Models of surface diffusion: I. Anisotropy in activated diffusion

Abstract

Monte Carlo simulations of surface diffusion on a bcc(110) plane were carried out to investigate the anisotropy of diffusion. For the unreconstructed plane with jumps occuring along the (111) directions in the plane D 110/D 110 = D 110 ∗/D 100 ∗ = 2 for all adsorbate-adsorbate interactions; unstarred quantities refer to the chemical, starred to the tracer diffusion coefficients. The value 2 is in agreement with experimental results for O/W(110). For H/W(110) experiments showed D 110 ∗/D 100 ∗ ≅ 1 for virtually all coverages and temperatures.
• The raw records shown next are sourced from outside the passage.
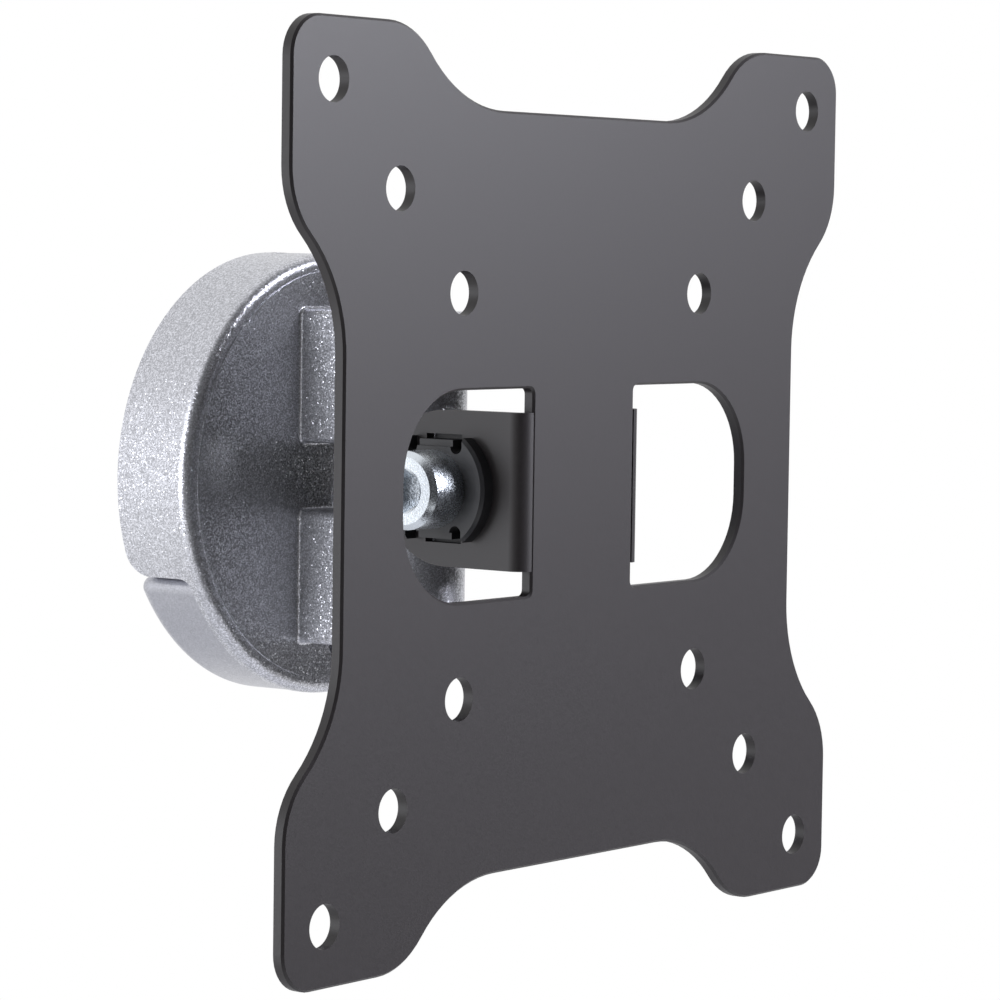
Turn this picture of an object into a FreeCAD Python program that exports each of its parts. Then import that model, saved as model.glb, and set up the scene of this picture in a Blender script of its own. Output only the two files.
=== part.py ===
"""Monitor wall mount: a cast wall disc with two lugs, a knuckle that swivels between them
and a pressed monitor plate that tilts on the knuckle.

Millimetres. The origin is the centre of the wall face, +X is to the right seen from the
front, +Y goes into the wall and +Z is up, so the mount stands out from the wall towards -Y.
"""
import FreeCAD, Part
import Sketcher
import math
import os

Vector = FreeCAD.Vector

doc = FreeCAD.newDocument("monitor_wall_mount")
sheet = doc.addObject("Spreadsheet::Sheet", "sizes")

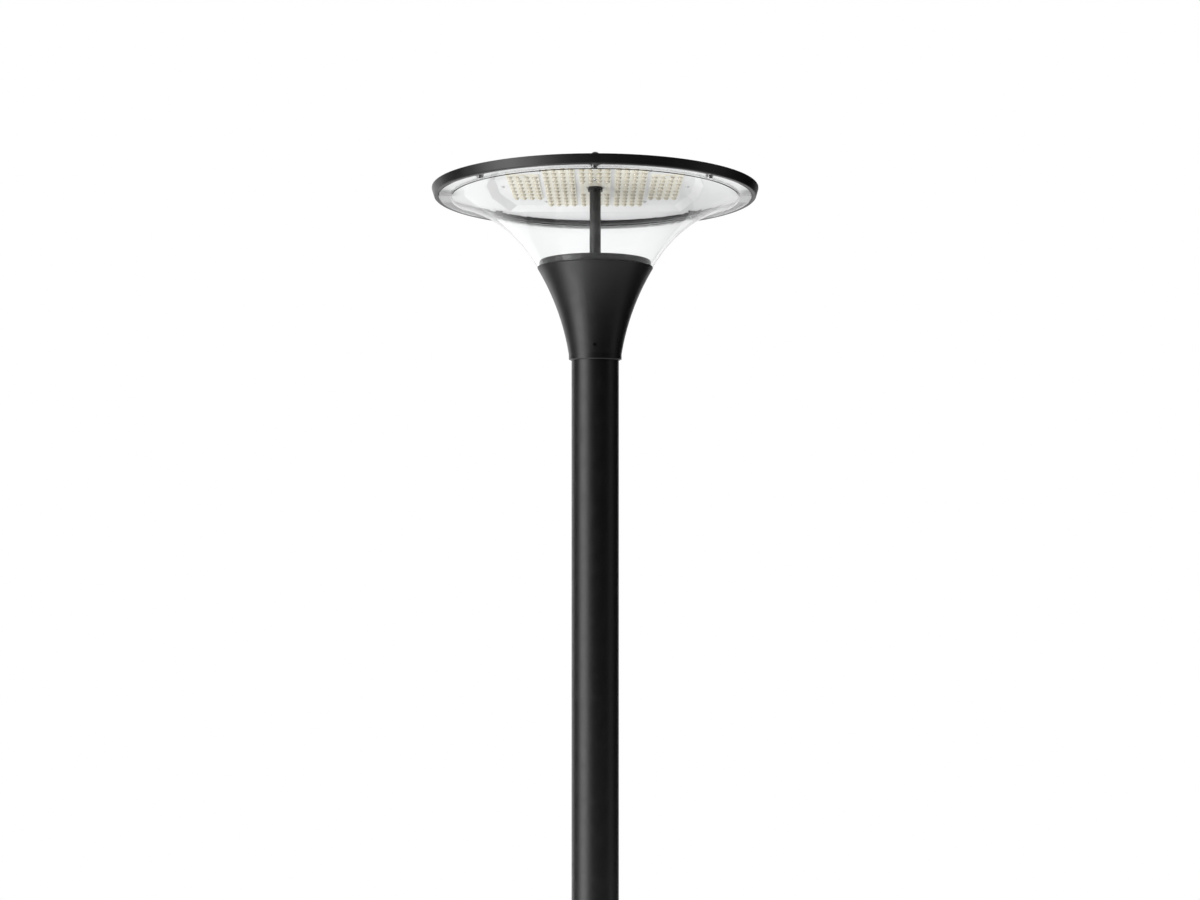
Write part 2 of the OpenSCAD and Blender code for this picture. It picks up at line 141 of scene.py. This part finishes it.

The present simulations indicate that this can be accounted for by allowing a fixed ratio of lateral to diagonal, i.e. (100)/(111) directed jumps. The ratio of chemical diffusion coefficients is still equal to that of the tracers in this case, but D 110/ D 100 is in general a function of coverage. It is possible, however, to find interactions for which D 110/ D 100 remains virtually constant. Theoretical arguments, based on the socalled “conventional approximation” are presented to rationalize the equality of the ratio of tracer and chemical diffusion coefficients, and to evaluate the ratio for simple cases. Additional simulations showed that diffusion chains do not affect D 110/ D 100. Finally, the experimentally observed orientation dependence of mean square fluctuations was confirmed by simulations, using anisotropic adsorbate-adsorbate interactions.